November 22, 2024
Rahman Dashti

Rahman Dashti

Academic Rank: Associate professor
Address:
Degree: Ph.D in electrical engineering
Phone: +98-7731222752
Faculty: Faculty of Intelligent Systems and Data Science

Research

Title A Parameter-Free Approach for Fault Section Detection on Distribution Networks Employing Gated Recurrent Unit
Type Article
Keywords
fault section; deep learning; GRU; smart feeder meter; distribution network; real time
Journal Energies
DOI https://doi.org/10.3390/en14196361
Researchers mohammadreza shadi (First researcher) , hamid mirshekali (Second researcher) , Rahman Dashti (Third researcher) , Mohammad-Taghi Ameli (Fourth researcher) , hamid reza shaker (Fifth researcher)

Abstract

Faults in distribution networks can result in severe transients, equipment failure, and power outages.

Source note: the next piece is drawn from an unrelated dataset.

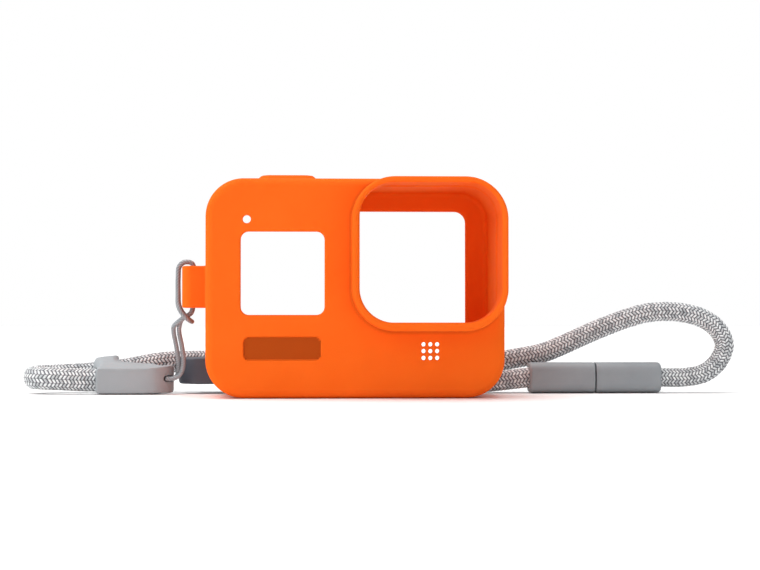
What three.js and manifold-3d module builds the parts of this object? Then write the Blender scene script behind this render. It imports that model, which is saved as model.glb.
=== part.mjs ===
// Camera sleeve with an adjustable wrist lanyard: a thin silicone sleeve with openings for the camera's
// lens, screens and mounting fingers, two press pads, a tether, two cord sliders and a connector.
// Millimetres, +Z up, +X to the right when the lens faces the viewer, -Y towards the viewer.
import * as THREE from 'three';
import { mergeVertices } from 'three/addons/utils/BufferGeometryUtils.js';
import Module from 'manifold-3d';

// ---- sleeve
const BODY_W = 70.4;
const BODY_H = 51.6;
const BODY_D = 27;
const BODY_R = 9;
const EDGE = 1.6;
const LIP_EDGE = 0.5;
const WALL = 1.7;
const RIM_DEPTH = 7;
const RIM = { x0: -1.0, x1: 35.2, z0: 15.7, z1: 51.6, r: 10 };
const LENS = { x0: 0.7, x1: 33.7, z0: 17.7, z1: 50.2, r: 8 };
const WINDOW = { x0: -26.9, x1: -7.3, z0: 19.5, z1: 39.0, r: 1.9 };
const REAR = { x0: -28.1, x1: 28.1, z0: 6.4, z1: 45.2, r: 2.8 };
const FOOT = { x0: -17, x1: 17, y0: -7.5, y1: 7.5, r: 3 };
const LABEL = { x0: -26.3, x1: -8.1, z0: 8.8, z1: 14.4, r: 1.4, depth: 0.4 };
const LAMP = { x: -25.5, z: 41.9, d: 1.9 };
const GRILLE = { x: 17.55, z: 11.0, pitch: 1.6, d: 1.05, n: 3 };
const TAB = { out: 6, z0: 21.2, z1: 31.2, y: 5.2, r: 2.4, wall: 1.8, hole: 0.8 };

// ---- press pads
const GAP = 0.3;
const PAD_PROUD = 1.3;
const SIDE_PROUD = 0.5;
const SHUTTER = { x: -16.1, w: 13, d: 9, r: 3 };
const MODE = { z: 27, w: 8, h: 12, r: 3 };

// ---- lanyard
const CORD_D = 5;
const THIN_D = 1.15;
const BORE_D = 5.6;
const SLIDE_L = 19;
const SLIDE_Y = 7.2;
const SLIDE_H = 6.7;
const SLIDE_BORE = 9;
const RING_H = 7.8;
const RING_BORE = 6.3;
const RING_BACK = 0.3;
const STRAND_GAP = 11;
const WEB = { l: 14, y: 7.2, r: 1.2 };
const SLOT = { half: 2, low: -0.6, high: 1.4, depth: 5, r: 0.7 };
const CRIMP_D = 5;
const CRIMP = { from: 4.4, to: 8.4 };
const LINK_CRIMP = { from: 3.9, to: 7 };
const CLIP = { half: 1.5, z0: 3.2, z1: 4.4, from: 14.4, to: 16.6, r: 0.4 };
const A = { x0: -63.2, y: 13.4, z: 3.4, ringX: -64.1, ringL: 5.2, ringZ: 5.2, webUp: 1.2 };
const B = { x0: -43.6, y: 17.8, z: 5.55, ringX: -32, ringL: 7.4, ringZ: 7.7, webUp: 0 };
const LINK = { x0: 44.4, x1: 77.6, y: 16.5, z: 3.8, side: 7.6, r: 2.4, seam: 0.3 };
const MID = (LINK.x0 + LINK.x1) / 2;
const PIN = { d: 3.4, out: 7, root: 3, groove: 2, grooveL: 1.2 };
const LINER = { d: 5.2, bore: 3.7, l: 9, play: 0.3 };

// ---- clearance round fitted pieces, and how far a cutting tool runs past what it cuts
const FIT = 0.3;
const BEYOND = 1;

// ---- the frame: origin under the middle of the sleeve's own box, on the surface it stands on
const LEFT = -BODY_W / 2 - TAB.out;
const RIGHT = BODY_W / 2 + SIDE_PROUD;
const FRONT = -BODY_D / 2 - RIM_DEPTH;
const SHIFT = new THREE.Vector3(-(LEFT + RIGHT) / 2, -(FRONT + BODY_D / 2) / 2, 0);

// ---- cord routes, in the sleeve's own axes (add SHIFT for the row frame)
const HAIRPIN_ROUTE = [
  [-59.3, 13.4, 3.4], [-63.2, 13.4, 3.4], [-68.0, 13.4, 3.5], [-72.0, 13.5, 3.7], [-75.7, 14.2, 3.8],
  [-78.5, 16.2, 3.9], [-79.7, 18.9, 4.0], [-78.5, 21.6, 4.1], [-75.7, 23.6, 4.2], [-72.0, 24.3, 4.4],
  [-68.0, 24.4, 4.6], [-64.5, 24.4, 4.9], [-61.7, 24.4, 5.15],
];
const MAIN_ROUTE = [
  [-61.3, 24.4, 5.2], [-57.2, 24.4, 5.75], [-52.8, 24.7, 6.6], [-48.5, 25.8, 7.3], [-43.5, 27.6, 7.6],
  [-38.0, 28.7, 7.7], [-30.0, 28.8, 7.7], [-22.0, 28.8, 7.7], [-15.5, 28.8, 7.6], [-9.0, 28.7, 6.4],
  [-1.0, 28.3, 4.6], [8.0, 27.4, 3.9], [18.0, 25.9, 4.1], [28.0, 23.9, 5.5], [39.5, 21.7, 8.1],
  [48.4, 21.4, 9.8], [53.5, 21.0, 11.8], [63.5, 20.5, 16.2], [73.4, 19.5, 19.7], [78.4, 19.0, 20.4],
  [83.3, 18.5, 20.2], [88.3, 18.0, 19.0], [92.4, 17.6, 16.3], [94.4, 17.2, 12.2], [92.9, 16.9, 8.0],
  [89.2, 16.6, 4.9], [84.0, 16.5, 3.8], [77.6, 16.5, 3.8], [74.0, 16.5, 3.8],
];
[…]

The quick and accurate detection of the faulty section enables the operator to avoid prolonged power outages and economic losses by quickly retrieving the network. However, the occurrence of diverse fault types with various resistances and locations and the highly non-linear nature of distribution networks make fault section detection challenging for numerous conventional techniques. This study presents a cutting-edge deep learning-based algorithm to distinguish fault sections in distribution networks to address these issues. The proposed gated recurrent unit model utilizes only two samples of the angle between the voltage and current on either side of the feeders, which record by smart feeder meters, to detect faulty sections in real time. When a network fault occurs, the protection relays trigger the trip command for the breakers. Immediately, the angle data are obtained from all smart feeder meters of the network, which comprises a pre-fault sample and a post-fault sample. The data are then employed as an input to the pre-trained gated recurrent unit model to determine the faulted line. The performance of this novel algorithm was validated through simulations of various fault types in the IEEE-33 bus system. The model recognizes the faulty section with competitive performance in terms of accuracy.